Joseph Horowitz is an award-winning author, concert producer, film-maker, broadcaster, and pianist/composer. He is one of the most prominent and widely published writers on topics in American music. As an orchestral administrator and advisor, he has been a pioneering force in the development of thematic programming and new concert formats.
Horowitz’s most recent books are a novel, The Marriage: The Mahlers in New York (shortly to become a play), and The Propaganda of Freedom: JFK, Shostakovich, Stravinsky, and the Cold War.
Dvorak’s Prophecy and the Vexed Fate of Black Classical Music (W. W. Norton, 2021) proposes a “new paradigm” for the history of American classical music. It was published in tandem with a series of six documentary films produced for Naxos.
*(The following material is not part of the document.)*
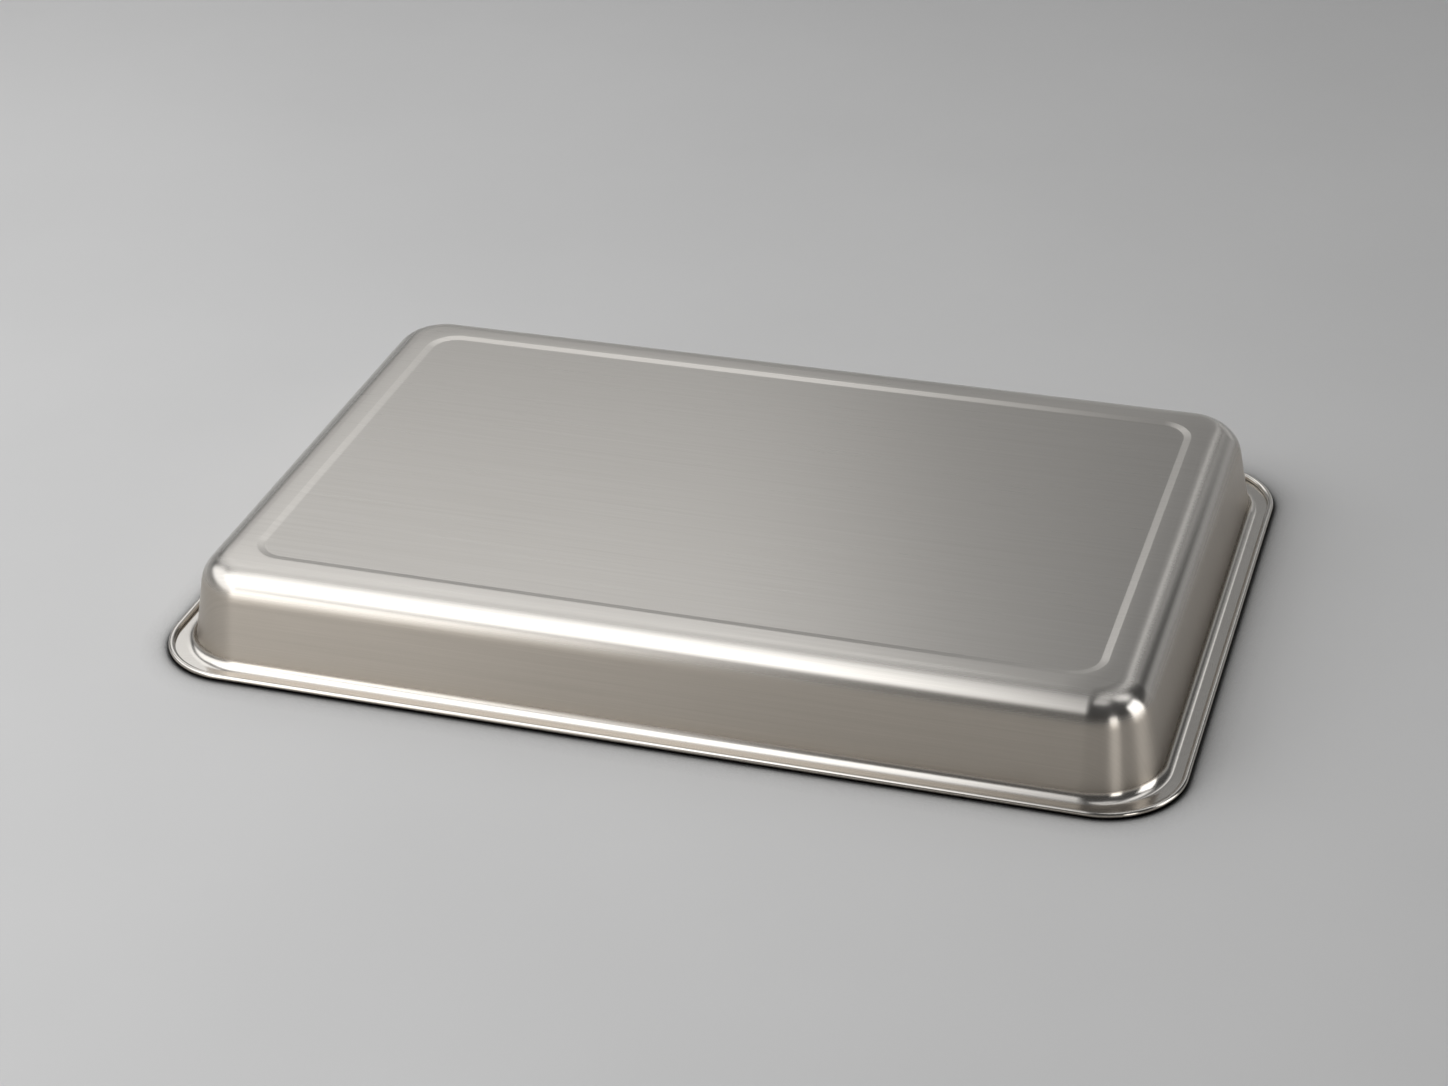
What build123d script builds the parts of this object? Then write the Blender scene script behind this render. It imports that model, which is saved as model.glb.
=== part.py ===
from build123d import *
from math import asin, atan2, cos, degrees, radians, tan
import os

os.makedirs("parts", exist_ok=True)

# A cookie sheet with drawn corners, upside down on its rim, in millimetres.
# +X runs along the pan and +Z is up. The origin is under the middle of the pan,
# on the plane that the rim lies on, so the base of the pan faces up.
# An inset is the distance inwards from the rim's outermost edge.

# Overall size: 16 by 10.5 by 1.5 inches
pan_length = 406.4
pan_width = 266.7
pan_height = 38.1

# The sheet, and the wire that its edge is rolled round, both pressed slightly oval
sheet_thickness = 0.5
wire_width = 1.5
wire_height = 1.4
wire_clearance = 0.05
wire_joint_gap = 0.8
rolled_edge_gap = 0.1
rim_corner_radius = 32.0

# The wall: where its outer face would meet the rim plane, and how far it leans inwards
wall_inset = 9.2
wall_draft = 10.5
foot_radius = 4.5

# The flat base, its rounded edge and the radius of its corners in plan
base_edge_radius = 13.3
base_corner_radius = 9.5

# The panel pressed back from the base, and the slope round it
panel_inset = 33.7
panel_corner_radius = 13.5
panel_depth = 0.55
panel_slope_run = 3.0
panel_blend_radius = 2.0

# The rolled edge is a tube of sheet round the wire, with its free edge just above the flange
bore_half_width = wire_width / 2 + wire_clearance
bore_half_height = wire_height / 2 + wire_clearance
roll_half_width = bore_half_width + sheet_thickness
roll_half_height = bore_half_height + sheet_thickness
roll_centre = (roll_half_width, roll_half_height)
roll_end_drop = roll_half_height - sheet_thickness - rolled_edge_gap
roll_turn = 270 + degrees(asin(roll_end_drop / roll_half_height))

# Where the skin's straight lines would meet, and how far each bend's tangents reach from there
wall_lean = tan(radians(wall_draft))
foot_corner_inset = wall_inset + sheet_thickness * wall_lean
base_corner_inset = wall_inset + pan_height * wall_lean
half_turn = radians(90 - wall_draft) / 2
foot_start = foot_corner_inset - foot_radius * tan(half_turn)
base_start = base_corner_inset + base_edge_radius * tan(half_turn)
slope_angle = atan2(panel_depth, panel_slope_run)
blend_reach = panel_blend_radius * tan(slope_angle / 2)
panel_start = panel_inset - blend_reach
panel_end = panel_inset + panel_slope_run + blend_reach
panel_height = pan_height - panel_depth

# Each family of concentric corners turns round one upright axis, this far in from both edges
rim_reach = rim_corner_radius
wall_reach = base_start + base_corner_radius
panel_reach = panel_inset + panel_corner_radius

# Bent strips run on flat for one gauge at each end, to meet the flat plates
flange_end = foot_start - sheet_thickness
base_begin = base_start + sheet_thickness
slope_begin = panel_start - sheet_thickness
slope_end = panel_end + sheet_thickness


def plan_outline(reach):
    """The pan's outermost outline, with corners that turn round the axes at this reach."""
    x = pan_length / 2
    y = pan_width / 2
    with BuildLine() as outline:
        FilletPolyline((-x, -y), (x, -y), (x, y), (-x, y), radius=reach, close=True)
    return outline.wire()


def section_plane(outline):
    """The upright plane across the outline's start, with inset as x and height as y."""
    inwards = Vector(0, 0, 1).cross(outline % 0)
    return Plane(origin=outline @ 0, x_dir=inwards, z_dir=outline % 0)


def flat_outline(inset, reach, mode=Mode.ADD):
    """A rounded rectangle at this inset, concentric with the corners of this reach."""
    RectangleRounded(pan_length - 2 * inset, pan_width - 2 * inset, reach - inset, mode=mode)


rim_outline = plan_outline(rim_reach)
wall_outline = plan_outline(wall_reach)
panel_outline = plan_outline(panel_reach)

# The pan: one pressed sheet, from the rolled edge to the panel in the middle of the base
with BuildPart() as pan_sheet:
    # The flange, flat on the rim plane
    with BuildSketch():
        flat_outline(roll_half_width, rim_reach)
        flat_outline(flange_end, wall_reach, mode=Mode.SUBTRACT)
    extrude(amount=sheet_thickness)

    # The edge, rolled up and over the wire until it points back at the flange
    with BuildSketch(section_plane(rim_outline)):
        with BuildLine():
            outside = EllipticalCenterArc(
                roll_centre, roll_half_width, roll_half_height, 270, arc_size=-roll_turn
            )
            inside = EllipticalCenterArc(
                roll_centre, bore_half_width, bore_half_height, 270, arc_size=-roll_turn
            )
            Line(outside @ 0, inside @ 0)
            Line(outside @ 1, inside @ 1)
        make_face()
    sweep(path=rim_outline)

    # The wall, with its foot on the flange and the rounded edge of the base above it
    with BuildSketch(section_plane(wall_outline)):
        with BuildLine():
            skin = FilletPolyline(
                (flange_end, sheet_thickness),
                (foot_corner_inset, sheet_thickness),
                (base_corner_inset, pan_height),
                (base_begin, pan_height),
                radius=(foot_radius, base_edge_radius),
            )
            offset(skin, amount=sheet_thickness, side=Side.RIGHT)
        make_face()
    sweep(path=wall_outline)

    # The flat ring that the pan stands on when it is in use
    with BuildSketch(Plane.XY.offset(pan_height)):
        flat_outline(base_begin, wall_reach)
        flat_outline(slope_begin, panel_reach, mode=Mode.SUBTRACT)
    extrude(amount=-sheet_thickness)

    # The shallow slope from the ring down to the panel
    with BuildSketch(section_plane(panel_outline)):
        with BuildLine():
            slope = FilletPolyline(
                (slope_begin, pan_height),
                (panel_inset, pan_height),
                (panel_inset + panel_slope_run, panel_height),
                (slope_end, panel_height),
                radius=panel_blend_radius,
            )
            offset(slope, amount=sheet_thickness, side=Side.RIGHT)
        make_face()
    sweep(path=panel_outline)

    # The panel
    with BuildSketch(Plane.XY.offset(panel_height)):
        flat_outline(slope_end, panel_reach)
    extrude(amount=-sheet_thickness)

pan_sheet.part.label = "pan_sheet"
export_step(pan_sheet.part, "parts/pan_sheet.step")

# The wire: one length bent to the rim's outline, its ends butted on the middle of a long side
with BuildPart() as rim_wire:
    with BuildSketch(section_plane(rim_outline)):
        with Locations(roll_centre):
            Ellipse(wire_width / 2, wire_height / 2)
    sweep(path=rim_outline)
    with Locations((0, pan_width / 2 - roll_half_width, roll_half_height)):
        Box(wire_joint_gap, wire_width * 2, wire_height * 2, mode=Mode.SUBTRACT)

rim_wire.part.label = "rim_wire"
export_step(rim_wire.part, "parts/rim_wire.step")
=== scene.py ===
from math import asin, atan2, cos, pi, radians, sin, tan

import bpy
from bpy.props import FloatProperty, FloatVectorProperty, IntProperty, PointerProperty
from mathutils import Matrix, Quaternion, Vector


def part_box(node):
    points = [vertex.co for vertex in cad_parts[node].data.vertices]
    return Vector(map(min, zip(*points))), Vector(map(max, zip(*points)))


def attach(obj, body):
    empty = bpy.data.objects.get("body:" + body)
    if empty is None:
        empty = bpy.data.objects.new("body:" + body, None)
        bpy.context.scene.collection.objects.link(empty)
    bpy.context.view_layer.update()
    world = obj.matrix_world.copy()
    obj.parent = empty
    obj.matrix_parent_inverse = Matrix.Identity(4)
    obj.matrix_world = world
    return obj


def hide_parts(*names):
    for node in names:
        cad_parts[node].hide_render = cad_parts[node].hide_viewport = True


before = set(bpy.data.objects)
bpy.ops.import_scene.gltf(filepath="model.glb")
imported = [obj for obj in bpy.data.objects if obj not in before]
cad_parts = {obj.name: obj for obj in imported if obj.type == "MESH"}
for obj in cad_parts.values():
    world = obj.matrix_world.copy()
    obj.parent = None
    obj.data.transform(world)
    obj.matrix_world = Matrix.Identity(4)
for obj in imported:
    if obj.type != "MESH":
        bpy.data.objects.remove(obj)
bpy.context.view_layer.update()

bl_info = {
    "name": "Cookie Sheet",
    "version": (1, 0, 0),
    "blender": (4, 5, 0),
    "location": "3D View > Sidebar > Cookie Sheet",
    "description": "Presses a stainless cookie sheet with a wired rim and sets it in a small studio",
    "category": "Mesh",
}

PAN_LOW, PAN_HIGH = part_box("pan_sheet")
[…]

The film series, also titled “Dvorak’s Prophecy,” led to an ongoing series of 50-minute “More than Music” National Public Radio documentaries, produced by Horowitz for the daily newsmagazine “1A”; it is heard on 500 public radio stations nationally.
Horowitz’s ten previous books mainly deal with the history of classical music in the United States. Understanding Toscanini: How He Became an American Culture-God and Helped Create a New Audience for Old Music (1987) was named one of the year’s best books by the New York Book Critics Circle. Wagner Nights: An American History (1994) was named best-of-the-year by the Society of American Music. Both Classical Music in America: A History of Its Rise and Fall (2005) and Artists in Exile: How Refugees from Twentieth Century War and Revolution Transformed the American Performing Arts (2008) made The Economist’s year’s-best-books list.
Horowitz’s forthcoming book is a study of Charles Ives.
As Executive Director of the Brooklyn Philharmonic in the 1990s, Horowitz was a pioneering creator of humanities-infused public programming (“Dvorak and America,” “The Russian Stravinsky,” “American Transcendentalists,” etc.). He has pursued this template ever since — as curator of the Pacific Symphony’s annual American Composers Festival, as curator of an annual Winter Festival for the New Jersey Symphony, as co-founder and Executive Director of DC’s PostClassical Ensemble (2003 to 2022).
Since 2011 Horowitz has directed Music Unwound, an NEH-funded national consortium of orchestras and universities dedicated to curating the American musical past. As director, Horowitz is currently overseeing five festivals celebrating the Charles Ives Sesquicentenary in 2024, as well as festivals exploring Black Classical Music and the impact abroad of American jazz. The partnering organizations include the Jacobs School of Music (Univ. of Indiana), The Orchestra Now (Bard College), the Chicago Sinfonietta, the South Dakota Symphony (for which Horowitz serves as Scholar-in-Residence), Colorado Mahlerfest, and the Brevard Music Festival (lead partner).
As an advisor to Naxos’s “American Classics” series, Horowitz has produced CDs featuring never before recorded works by Arthur Farwell, Bernard Herrmann, and Silvestre Revueltas, as well as DVD versions of the films “Redes,” “The City,” “The River,” and “The Plow that Broke the Plains” with the soundtracks (Revueltas, Copland, and Thomson) newly recorded.
Post-Covid, Horowitz has also become active as a composer and performer. His bass trombone concertino, “Mahlerei,” has been performed at the Kennedy Center, Colorado Mahlerfest, and the Brevard Festival. His song cycle “Einsamkeit” (also with bass trombonist David Taylor) adapts songs by Mahler and Schubert; it was premiered (with dancers) by the Peridance Contemporary Dance Company in New York City. More recently, Taylor and Horowitz have begun performing their version of Schubert’s Winterreise, including a concert at Bargemusic (Brooklyn, NY). As a vocal accompanist, Horowitz frequently performs with tenor George Shirley and the baritone Sidney Outlaw. His Hiawatha Melodrama (in collaboration with Michael Beckerman) has been widely programmed by American orchestras, and twice abroad; it is recorded on Naxos.
Horowitz was a New York Times music critic (1976–80). He subsequently initiated an annual all-day “Schubertiade” at the 92nd Street Y before becoming executive director of the Brooklyn Philharmonic Orchestra. He is the recipient of fellowships from the Guggenheim Foundation, the NEH (twice), NYU, Columbia University, and CUNY and was also awarded an Honorary Doctorate by DePauw University. He has taught at the New England Conservatory, Colorado College, the Mannes School, the Manhattan School of Music, and SUNY-Purchase.